CRITICAL: Getting at the HTTP error using Delivery Notification will not work for transport type of HTTP or SOAP due to an “issue”.  For more information please see Microsoft KB840008.

Key Take Home Points:
– Delivery Notification is not available on Early Bound Ports.
– Must import System.Web.Services to cast the SOAP exception
– Set Send Port retries to 0
– Must use a Synchronized scope

Under the covers:
Ok, so you ask what is BizTalk doing inside the little Delivery Notification property? Keep in mind this is my interpretation. 

When a message is sent through a send port with Delivery Notification set to transmitted, a correlation set is initialized.  A correlation token is assigned to the outbound message.  A subscription is started based on this correlation token.  This token is stored in the context property of the ACK/NACK and promoted.  When the ACK/NACK is returned, it is routed back to the calling Orchestration.  You get all this just by setting a little property to “Transmitted”!  Cool!

Take Away: Delivery Notification is an easy way to catch exceptions as long as you understand how to get at the error message.

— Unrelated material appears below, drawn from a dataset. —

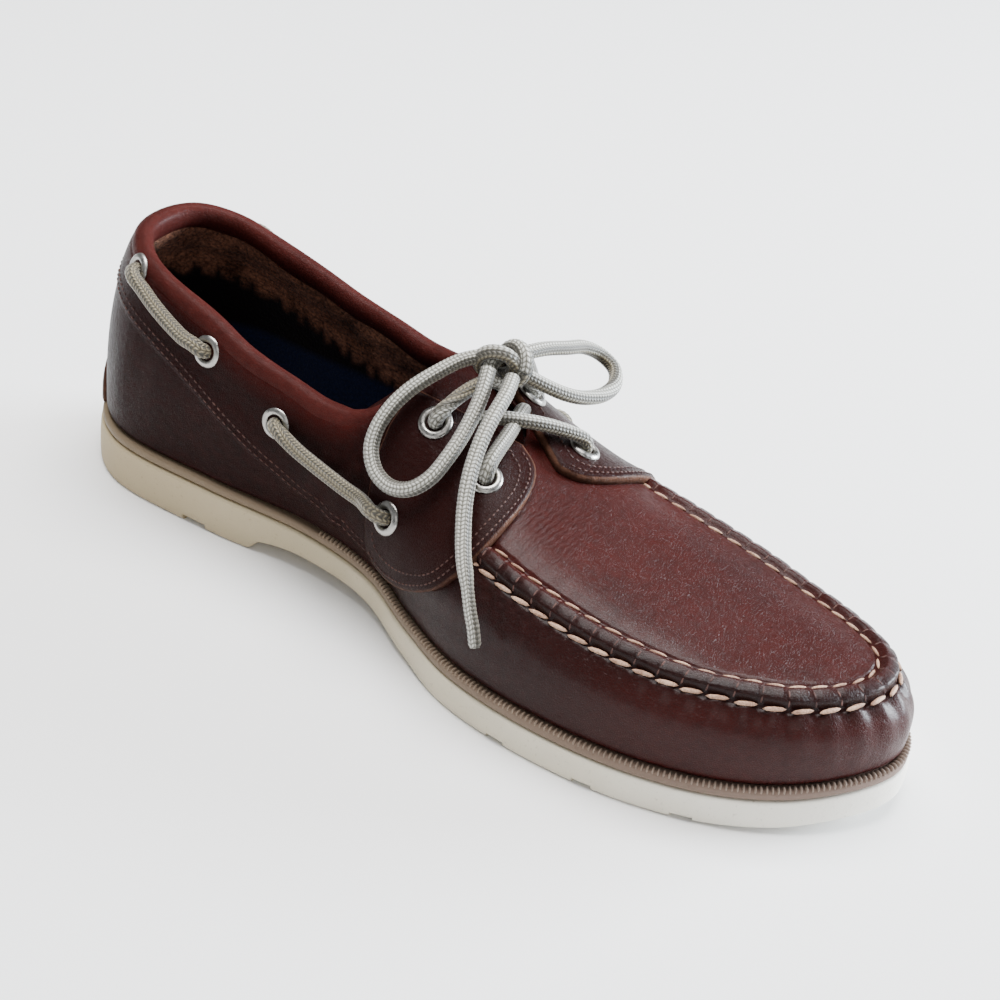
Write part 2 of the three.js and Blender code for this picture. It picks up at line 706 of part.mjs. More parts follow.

What If a Map Fails on a Send Port in BizTalk 2004

This is a challenge to overcome in BizTalk 2004.  It seems that the message never hits the Send Pipeline and as far as I can tell no error is written to HAT.  The only place this error is written to is the Event Log.  But this is ok if you are using MOM or something else to watch the event log.

The messages will be Suspended inside HAT and marked as resumable.   

CRITICAL: Note that this is not the case if a map fails on the Receive Port. These messages are non-resumable.